Mystic with a Spreadsheet
Journalist Jeffery Sheler provides a probing biography of the two Rick Warrens.
David Neff | posted 11/10/2009 10:33AM
Note:
Christianity Today editor in chief David Neff and Prophet of Purpose author Jeffery Sheler will discuss Sheler's new biography and the life and ministry of Rick Warren in a special online seminar Wednesday, December 2. Registration is free.

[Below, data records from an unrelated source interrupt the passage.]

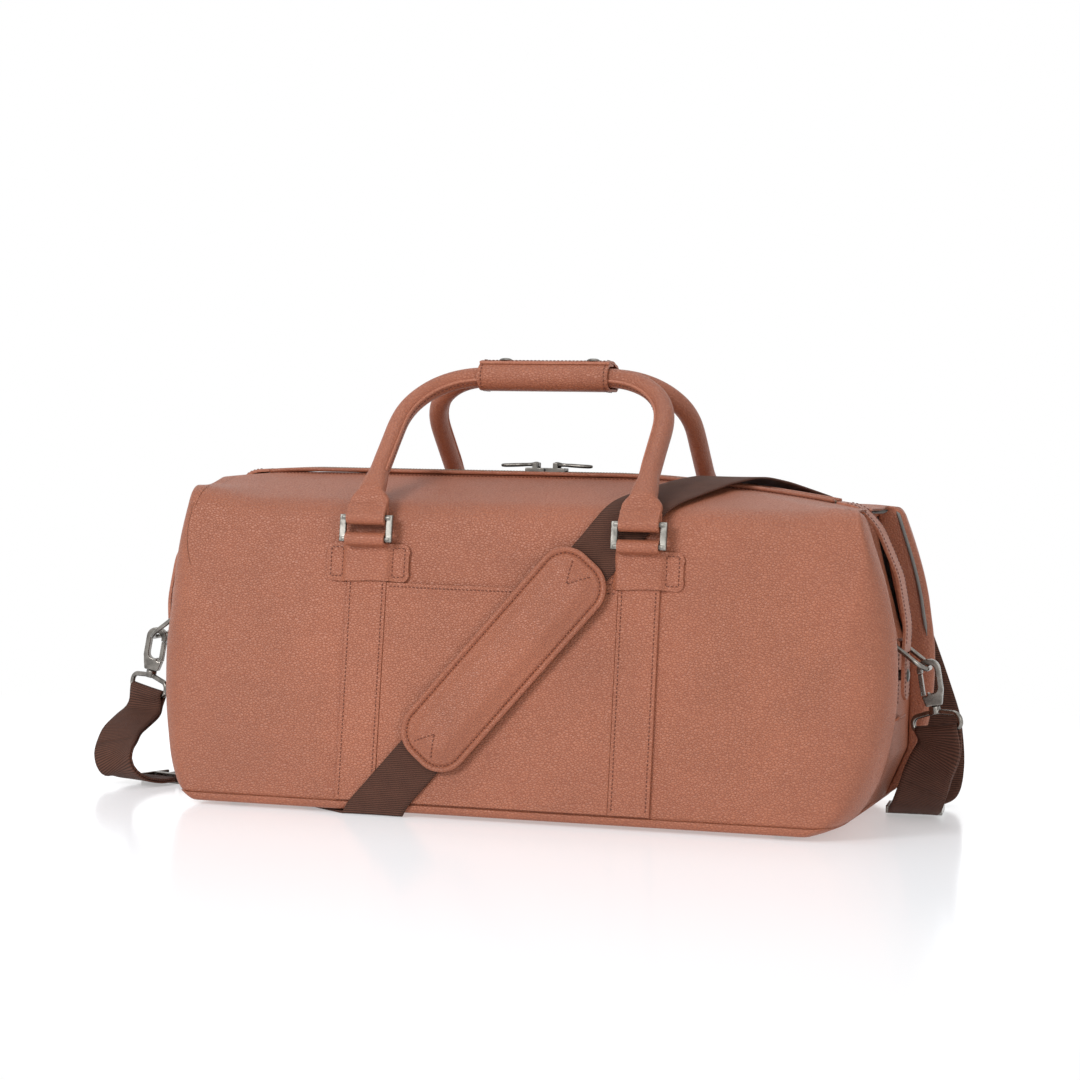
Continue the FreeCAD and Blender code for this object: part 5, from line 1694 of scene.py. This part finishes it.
class BAG_OT_bindings(bpy.types.Operator):
    """Grey cloth binding down the folded edges at the right-hand end"""
    bl_idname = "bag.bindings"
    bl_label = "Bindings"

    def execute(self, context):
        last = 47
        for name, side in FACES:
            stations = []
            for i in range(last + 1):
                p = softened(panel_point(1 - EDGE_U * 0.82, mix(0.38, 0.70, i / last)))
                grow = ease(min(i, last - i) / 4)
                stations.append((Vector((p.x - 0.6, p.y * -side, p.z)), ACROSS, Vector((0, 1, 0)),
                                 1.2 * grow + 0.2, 1.4 * grow + 0.2, 2.2))
            piece(f"{name}_edge_binding", section_tube(stations, 12), "root", lining_finish())
        return {"FINISHED"}


CLASSES = [
    BagSizes, BagColours,
    BAG_OT_stage, BAG_OT_panels, BAG_OT_gussets, BAG_OT_base, BAG_OT_lining, BAG_OT_welts,
    BAG_OT_bindings, BAG_OT_pocket, BAG_OT_straps, BAG_OT_plates, BAG_OT_handles, BAG_OT_grip, BAG_OT_webbing,
    BAG_OT_pad, BAG_OT_zip, BAG_OT_ends, BAG_OT_hardware, BAG_OT_inner,
]


class BAG_PT_sidebar(bpy.types.Panel):
    """Lists the bag's pieces in the sidebar"""
    bl_label = "Weekender bag"
    bl_space_type = "VIEW_3D"
    bl_region_type = "UI"
    bl_category = "Bag"

    def draw(self, context):
        column = self.layout.column()
        for cls in CLASSES:
            if issubclass(cls, bpy.types.Operator):
                column.operator(cls.bl_idname)


def register():
    for cls in CLASSES + [BAG_PT_sidebar]:
        bpy.utils.register_class(cls)
    bpy.types.Scene.bag_sizes = bpy.props.PointerProperty(type=BagSizes)
    bpy.types.Scene.bag_colours = bpy.props.PointerProperty(type=BagColours)


def unregister():
    del bpy.types.Scene.bag_colours
    del bpy.types.Scene.bag_sizes
    for cls in reversed(CLASSES + [BAG_PT_sidebar]):
        bpy.utils.unregister_class(cls)


def main():
    register()
    for cls in CLASSES:
        if issubclass(cls, bpy.types.Operator):
            group, name = cls.bl_idname.split(".")
            getattr(getattr(bpy.ops, group), name)()
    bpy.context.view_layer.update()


if __name__ == "__main__":
    main()
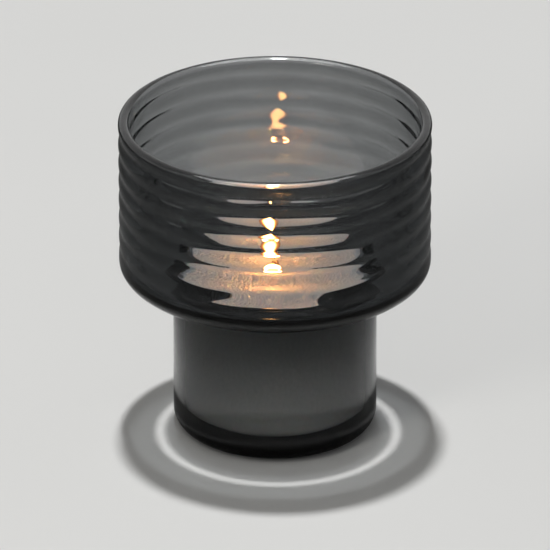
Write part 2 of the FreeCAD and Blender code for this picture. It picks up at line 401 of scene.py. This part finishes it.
def granular_wax(name, rim_tint):
    """White paraffin: soft inside light, tiny pits, and a painted flame glow in its colour: warm by
    the wick, turning to rim_tint further out.
    """
    material, nodes, links, shader = new_material(name)
    tone = ramp(nodes, links, noise(nodes, links, 900.0, 4.0),
                [(0.3, (0.86, 0.86, 0.85, 1)), (0.7, (1.0, 1.0, 1.0, 1))])
    # Painted flame glow in the wax's colour: orange near the wick, turning to rim_tint further out.
    painted_glow = distance_ramp(nodes, links, [
        (0.006, (0.82, 0.71, 0.60, 1)), (0.018, (0.85, 0.79, 0.72, 1)),
        (0.034, rim_tint)])
    glow_painted_tone = nodes.new("ShaderNodeVectorMath")
    glow_painted_tone.operation = "MULTIPLY"
    links.new(tone, glow_painted_tone.inputs[0])
    links.new(painted_glow, glow_painted_tone.inputs[1])
    links.new(glow_painted_tone.outputs["Vector"], shader.inputs["Base Color"])
    gloss = ramp(nodes, links, noise(nodes, links, 400.0), [(0.35, grey(0.38)), (0.65, grey(0.62))])
    links.new(gloss, shader.inputs["Roughness"])
    shader.inputs["Subsurface Weight"].default_value = 0.3
    shader.inputs["Subsurface Radius"].default_value = (1.0, 0.6, 0.35)
    shader.inputs["Subsurface Scale"].default_value = 2 * MM
    bump(nodes, links, shader, noise(nodes, links, 3500.0, 3.0), 0.05 * MM)
    return material


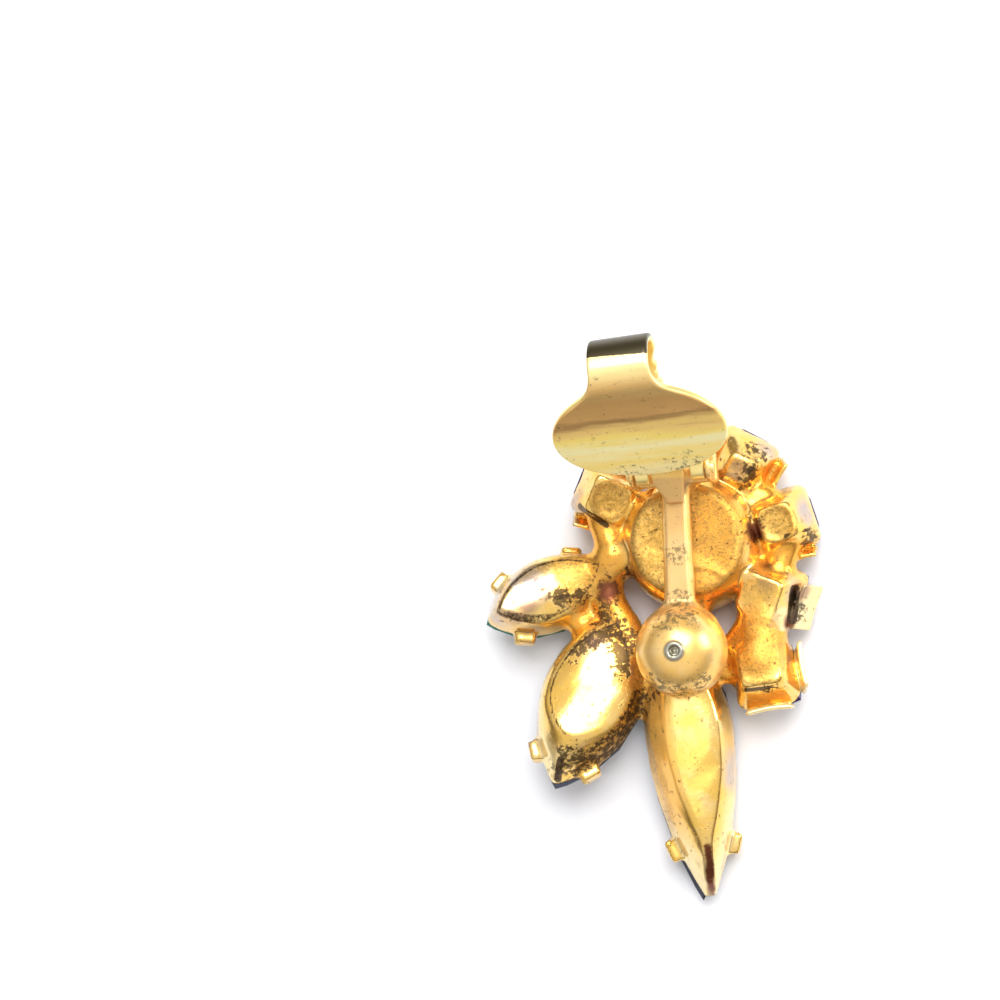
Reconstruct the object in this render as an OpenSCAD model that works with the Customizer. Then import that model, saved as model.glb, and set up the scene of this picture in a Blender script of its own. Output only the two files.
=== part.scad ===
// A clip-on cluster earring, lying face down with its clip open.
// Millimetres. Up is +Z, the stones face the floor, the hinge is towards +Y.
// The hinge line is x = 0, y = 0 inside the modules. The shift values centre the whole.

/* [Round cup] */
// Outside radius of the round cup
round_radius = 4.8; // [4.5:0.05:4.9]
// Height of the back of the round cup
round_back = 5.2; // [4.9:0.05:5.3]

/* [Pointed oval cups] */
// Half the width of the long cup at its rim
long_half_width = 3.05; // [2.9:0.05:3.15]
// Half the width of the medium cup at its rim
medium_half_width = 3.45; // [3.2:0.05:3.55]
// Half the width of the small cup at its rim
small_half_width = 2.6; // [2.45:0.05:2.7]

/* [Square cups] */
// Half the side of a square cup at its rim
square_half = 2.15; // [2.05:0.01:2.2]
// Half the side of a square cup at its back
square_back_half = 1.4; // [1.3:0.05:1.5]

/* [Clip] */
// Height of the hinge line over the floor
pivot_height = 8.0; // [7.9:0.05:8.2]
// Radius of the domed pad
dome_radius = 3.05; // [2.9:0.05:3.1]
// Thickness of the lever strip
lever_sheet = 0.5; // [0.4:0.05:0.6]
// Half the width of the lever strip
lever_half_width = 1.85; // [1.8:0.05:2.0]
// Radius of the fold at the top of the lever
fold_radius = 2.0; // [1.9:0.05:2.1]
// Play between a stub pivot and its hole
pivot_play = 0.05; // [0.03:0.01:0.08]

/* [Hidden] */
$fn = 64;
sink = 0.05;
shift_x = 2.4;
shift_y = 10.9;

// Cup walls and stones
wall = 0.35;
rim_z = 0.95;
stone_gap = 0.1;
girdle_z = 1.3;
girdle_height = 0.2;
skin = 0.02;
tab_height = 2.3;

// Places of the tables of the stones, with turn and lean
round_place = [0.45, -4.4, 0];
long_place = [-0.73, -17.4, 0.4];
medium_place = [-7.16, -15.1, 1.02];
small_place = [-10.2, -7.85, 0.93];
square_a_place = [-5.75, -0.2, 0.5];
square_b_place = [3.85, 1.2, 0.33];
square_c_place = [6.75, -3.1, 0.2];
square_d_place = [5.9, -8.05, 0.3];
square_e_place = [5.0, -13.94, 0.8];

// Pointed ovals: half lengths
long_tip_length = 11.4;
long_head_length = 6.7;
medium_length = 6.65;
small_length = 4.7;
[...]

Like many teenagers, the adolescent Rick Warren wanted to be a rock star. Living in Mendocino County, California, in the sixties, he actually met some, working as a volunteer stagehand for the Golliwogs, a precursor to Creedence Clearwater Revival, and Big Brother and the Holding Company, whose lead singer was Janis Joplin. According to Jeffery L. Sheler's Prophet of Purpose: The Life of Rick Warren (Doubleday Religion), the future megachurch pastor and best-selling author looked the part: "tall and thin with long blond Beatle bangs swept across his forehead."
But the young Rick Warren never really fit in the drug-laced Mendocino rock scene. He was interested only in the music, and he also felt the call of politics and preaching.
Although he never got to be a rock star, he now gets to do rock-star things. He talks with Bono, gets invited to the Davos World Economic Forum, and meets with world leaders like Barack Obama, Tony Blair, Benjamin Netanyahu, and Paul Kagame.
Like Billy Graham in his heyday, Warren is able to meet with just about any public figure he wants to. Indeed, Sheler writes, Warren hired a staff member in May 1998 for the express purpose of expanding his range of contacts with "movers and shakers in business, government, and the philanthropic world."
The invitation to draw comparisons with Billy Graham was heightened when Barack Obama invited Warren to pray at his inauguration. Warren had attended George W. Bush's second inauguration, and knew just how cold it could be. Sheler tells how Warren bought a good warm hat in West Hollywood and then, when time was short, realized he had misplaced it. About a week before the event, a package arrived at the Warren home.
Inside, carefully wrapped, was a charcoal-colored Homburg hat made of crisp fur felt with a stiff narrow brim and a satin band. It … reminded Warren of the hat Al Pacino wore in The Godfather. Tucked inside was a note from Billy Graham. "This is the hat I wore at all the inaugurations …. It's your turn, Rick. It's your hat now."
Pastor for Life
Rick Warren spreads himself thin these days, but he has not lost focus. His main passion is what it has been since the early '70s: He wants to be a pastor.
During his sophomore year at California Baptist College, Warren drove 350 miles from Riverside to San Francisco to hear W.A. Criswell, legendary preacher of First Baptist Church of Dallas, Texas. Criswell challenged the pastors at the annual meeting of the California Southern Baptist Convention to dedicate themselves "to a lifelong commitment to their congregations." Warren, who had envisioned a career as a crusade evangelist, was suddenly convinced that God wanted him to put down roots and minister in one place.
In his final year at Southwestern Baptist Theological Seminary, Warren mailed a questionnaire to the 100 largest churches in the country, wanting to discover what had made them successful. The churches varied widely in approach, but they had a few things in common, and to Warren the most important common factor was pastoral longevity. "Large healthy churches usually were led by pastors who stayed in one place for a long period of time." When Warren's research on megachurches reinforced his earlier conviction, he rededicated himself to pastoral perseverance.